Material provided:

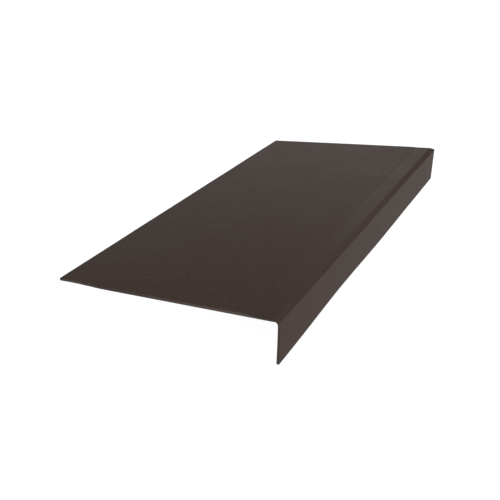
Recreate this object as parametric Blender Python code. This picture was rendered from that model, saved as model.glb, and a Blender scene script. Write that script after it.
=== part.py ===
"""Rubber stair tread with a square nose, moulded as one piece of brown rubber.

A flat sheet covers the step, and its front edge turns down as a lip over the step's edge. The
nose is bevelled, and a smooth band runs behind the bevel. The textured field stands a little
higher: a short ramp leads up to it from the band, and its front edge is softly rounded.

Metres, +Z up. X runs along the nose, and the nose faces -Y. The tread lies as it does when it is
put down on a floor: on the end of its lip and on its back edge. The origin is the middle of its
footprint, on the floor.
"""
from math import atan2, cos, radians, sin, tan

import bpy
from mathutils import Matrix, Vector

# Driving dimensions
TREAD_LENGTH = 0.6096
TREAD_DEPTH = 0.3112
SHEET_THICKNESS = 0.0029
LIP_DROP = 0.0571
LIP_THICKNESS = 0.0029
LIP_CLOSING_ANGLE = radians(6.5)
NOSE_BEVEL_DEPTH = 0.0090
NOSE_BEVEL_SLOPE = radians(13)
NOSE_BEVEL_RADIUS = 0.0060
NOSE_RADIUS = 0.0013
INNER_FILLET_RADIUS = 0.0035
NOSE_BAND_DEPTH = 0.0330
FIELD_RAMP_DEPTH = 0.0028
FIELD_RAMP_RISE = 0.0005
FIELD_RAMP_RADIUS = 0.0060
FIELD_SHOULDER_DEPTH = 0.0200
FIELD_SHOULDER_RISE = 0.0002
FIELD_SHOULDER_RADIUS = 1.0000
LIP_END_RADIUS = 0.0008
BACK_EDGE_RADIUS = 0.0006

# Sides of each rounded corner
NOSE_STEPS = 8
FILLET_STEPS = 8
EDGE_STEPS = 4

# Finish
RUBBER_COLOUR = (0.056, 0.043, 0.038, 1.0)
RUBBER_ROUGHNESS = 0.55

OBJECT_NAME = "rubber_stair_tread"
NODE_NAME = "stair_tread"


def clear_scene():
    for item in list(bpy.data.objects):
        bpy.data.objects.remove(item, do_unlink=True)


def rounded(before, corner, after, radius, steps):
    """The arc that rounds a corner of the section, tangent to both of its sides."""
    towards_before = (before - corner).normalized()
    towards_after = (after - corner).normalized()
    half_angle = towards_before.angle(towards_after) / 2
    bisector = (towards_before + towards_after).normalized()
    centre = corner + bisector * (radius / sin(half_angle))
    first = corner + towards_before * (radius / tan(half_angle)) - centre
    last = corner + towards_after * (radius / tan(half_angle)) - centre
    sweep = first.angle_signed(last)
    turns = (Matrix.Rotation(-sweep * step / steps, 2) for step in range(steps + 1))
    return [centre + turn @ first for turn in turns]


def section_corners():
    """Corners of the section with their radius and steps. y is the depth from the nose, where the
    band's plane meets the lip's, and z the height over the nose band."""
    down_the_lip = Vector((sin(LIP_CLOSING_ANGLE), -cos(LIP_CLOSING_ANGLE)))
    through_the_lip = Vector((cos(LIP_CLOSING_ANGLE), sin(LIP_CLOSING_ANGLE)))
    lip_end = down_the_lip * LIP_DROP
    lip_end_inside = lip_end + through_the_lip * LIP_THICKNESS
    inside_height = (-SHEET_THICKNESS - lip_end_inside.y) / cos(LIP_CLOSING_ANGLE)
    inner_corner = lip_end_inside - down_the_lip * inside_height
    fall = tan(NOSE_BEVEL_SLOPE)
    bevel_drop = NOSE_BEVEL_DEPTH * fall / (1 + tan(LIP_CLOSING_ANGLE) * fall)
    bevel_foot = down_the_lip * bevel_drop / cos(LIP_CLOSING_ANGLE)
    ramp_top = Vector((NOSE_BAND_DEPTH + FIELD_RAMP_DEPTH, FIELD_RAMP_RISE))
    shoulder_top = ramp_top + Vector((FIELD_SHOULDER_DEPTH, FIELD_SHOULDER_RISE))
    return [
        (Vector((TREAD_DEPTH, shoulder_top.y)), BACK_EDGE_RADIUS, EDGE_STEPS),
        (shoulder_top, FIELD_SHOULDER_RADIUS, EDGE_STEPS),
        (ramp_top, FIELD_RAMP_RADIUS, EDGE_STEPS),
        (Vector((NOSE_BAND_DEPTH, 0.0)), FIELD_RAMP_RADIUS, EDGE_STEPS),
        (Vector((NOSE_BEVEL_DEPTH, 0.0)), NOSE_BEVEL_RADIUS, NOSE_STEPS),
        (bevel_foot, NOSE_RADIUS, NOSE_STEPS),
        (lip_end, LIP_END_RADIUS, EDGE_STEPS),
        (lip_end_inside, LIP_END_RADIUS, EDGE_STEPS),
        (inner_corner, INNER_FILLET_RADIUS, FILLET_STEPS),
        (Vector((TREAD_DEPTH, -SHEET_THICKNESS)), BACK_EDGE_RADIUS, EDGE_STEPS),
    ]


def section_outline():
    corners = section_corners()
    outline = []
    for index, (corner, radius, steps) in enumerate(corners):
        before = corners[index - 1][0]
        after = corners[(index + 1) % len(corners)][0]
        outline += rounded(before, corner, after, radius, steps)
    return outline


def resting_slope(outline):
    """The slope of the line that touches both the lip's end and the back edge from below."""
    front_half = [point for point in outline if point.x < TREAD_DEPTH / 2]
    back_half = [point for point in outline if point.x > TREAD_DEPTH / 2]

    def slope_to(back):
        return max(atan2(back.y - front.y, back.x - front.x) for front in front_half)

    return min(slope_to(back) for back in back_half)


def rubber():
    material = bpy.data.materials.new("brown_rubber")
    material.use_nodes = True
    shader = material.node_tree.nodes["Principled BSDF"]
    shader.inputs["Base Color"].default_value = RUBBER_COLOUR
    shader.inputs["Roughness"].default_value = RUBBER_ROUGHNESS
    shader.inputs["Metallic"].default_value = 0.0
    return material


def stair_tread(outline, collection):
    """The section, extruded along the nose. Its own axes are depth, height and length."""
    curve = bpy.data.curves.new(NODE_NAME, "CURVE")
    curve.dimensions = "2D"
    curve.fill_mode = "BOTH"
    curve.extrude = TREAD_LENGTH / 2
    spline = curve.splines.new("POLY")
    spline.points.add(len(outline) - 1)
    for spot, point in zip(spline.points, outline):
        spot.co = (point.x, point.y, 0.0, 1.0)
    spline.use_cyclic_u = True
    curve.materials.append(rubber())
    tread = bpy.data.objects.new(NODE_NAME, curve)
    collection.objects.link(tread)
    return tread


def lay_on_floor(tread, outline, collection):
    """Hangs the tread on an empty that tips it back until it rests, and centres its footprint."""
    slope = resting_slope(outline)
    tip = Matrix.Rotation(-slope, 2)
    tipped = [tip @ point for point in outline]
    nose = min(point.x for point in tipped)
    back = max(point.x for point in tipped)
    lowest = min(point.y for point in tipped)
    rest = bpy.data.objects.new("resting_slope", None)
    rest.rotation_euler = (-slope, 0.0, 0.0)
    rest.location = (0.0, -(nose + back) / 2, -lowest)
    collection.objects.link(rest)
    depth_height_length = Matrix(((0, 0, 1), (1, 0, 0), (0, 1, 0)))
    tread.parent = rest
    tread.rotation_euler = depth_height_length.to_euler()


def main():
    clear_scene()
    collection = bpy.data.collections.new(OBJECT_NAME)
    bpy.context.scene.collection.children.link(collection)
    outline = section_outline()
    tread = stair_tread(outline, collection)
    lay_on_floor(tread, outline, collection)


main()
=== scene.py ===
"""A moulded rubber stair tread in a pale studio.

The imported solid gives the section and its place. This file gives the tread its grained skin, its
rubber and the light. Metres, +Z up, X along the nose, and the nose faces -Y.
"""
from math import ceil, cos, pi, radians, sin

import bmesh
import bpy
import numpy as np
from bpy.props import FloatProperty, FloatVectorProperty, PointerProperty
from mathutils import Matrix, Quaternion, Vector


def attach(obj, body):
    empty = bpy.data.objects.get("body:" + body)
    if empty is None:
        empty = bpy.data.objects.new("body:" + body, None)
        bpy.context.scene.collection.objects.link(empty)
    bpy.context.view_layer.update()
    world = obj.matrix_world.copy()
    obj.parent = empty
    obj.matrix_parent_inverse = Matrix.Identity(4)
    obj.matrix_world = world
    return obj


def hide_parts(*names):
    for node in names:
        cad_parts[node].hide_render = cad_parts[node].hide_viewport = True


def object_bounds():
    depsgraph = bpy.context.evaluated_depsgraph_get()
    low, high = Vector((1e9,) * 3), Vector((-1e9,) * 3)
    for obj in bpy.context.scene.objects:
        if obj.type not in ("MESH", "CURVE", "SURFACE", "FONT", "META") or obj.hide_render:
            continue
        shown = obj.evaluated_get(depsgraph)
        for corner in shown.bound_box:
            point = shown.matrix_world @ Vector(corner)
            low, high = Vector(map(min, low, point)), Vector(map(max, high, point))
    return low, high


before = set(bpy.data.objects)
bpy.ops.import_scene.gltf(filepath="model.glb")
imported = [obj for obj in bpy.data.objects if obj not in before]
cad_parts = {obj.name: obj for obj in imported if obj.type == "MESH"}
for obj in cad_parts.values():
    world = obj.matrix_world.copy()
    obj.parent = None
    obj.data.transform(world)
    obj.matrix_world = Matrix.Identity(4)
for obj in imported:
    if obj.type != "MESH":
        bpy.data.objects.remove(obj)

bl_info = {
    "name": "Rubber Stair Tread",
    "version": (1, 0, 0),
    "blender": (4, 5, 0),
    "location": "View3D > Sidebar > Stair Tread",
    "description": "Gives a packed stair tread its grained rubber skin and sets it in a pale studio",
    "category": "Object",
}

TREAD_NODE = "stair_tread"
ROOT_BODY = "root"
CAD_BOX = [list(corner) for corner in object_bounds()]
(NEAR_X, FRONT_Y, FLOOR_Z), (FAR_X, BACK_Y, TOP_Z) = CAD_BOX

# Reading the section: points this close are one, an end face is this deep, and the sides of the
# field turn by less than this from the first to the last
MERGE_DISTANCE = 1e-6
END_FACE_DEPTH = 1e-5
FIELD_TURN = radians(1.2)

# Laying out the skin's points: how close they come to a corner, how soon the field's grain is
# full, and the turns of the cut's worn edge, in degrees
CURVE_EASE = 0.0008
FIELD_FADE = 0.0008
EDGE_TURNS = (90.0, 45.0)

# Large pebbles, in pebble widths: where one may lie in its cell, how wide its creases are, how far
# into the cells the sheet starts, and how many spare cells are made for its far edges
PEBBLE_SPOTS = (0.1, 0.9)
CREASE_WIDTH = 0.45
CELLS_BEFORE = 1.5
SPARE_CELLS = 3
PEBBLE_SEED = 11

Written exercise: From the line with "low, high = Vector((1e9,)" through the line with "bpy.data.objects.remove(obj)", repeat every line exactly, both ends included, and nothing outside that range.

Result:
    low, high = Vector((1e9,) * 3), Vector((-1e9,) * 3)
    for obj in bpy.context.scene.objects:
        if obj.type not in ("MESH", "CURVE", "SURFACE", "FONT", "META") or obj.hide_render:
            continue
        shown = obj.evaluated_get(depsgraph)
        for corner in shown.bound_box:
            point = shown.matrix_world @ Vector(corner)
            low, high = Vector(map(min, low, point)), Vector(map(max, high, point))
    return low, high


before = set(bpy.data.objects)
bpy.ops.import_scene.gltf(filepath="model.glb")
imported = [obj for obj in bpy.data.objects if obj not in before]
cad_parts = {obj.name: obj for obj in imported if obj.type == "MESH"}
for obj in cad_parts.values():
    world = obj.matrix_world.copy()
    obj.parent = None
    obj.data.transform(world)
    obj.matrix_world = Matrix.Identity(4)
for obj in imported:
    if obj.type != "MESH":
        bpy.data.objects.remove(obj)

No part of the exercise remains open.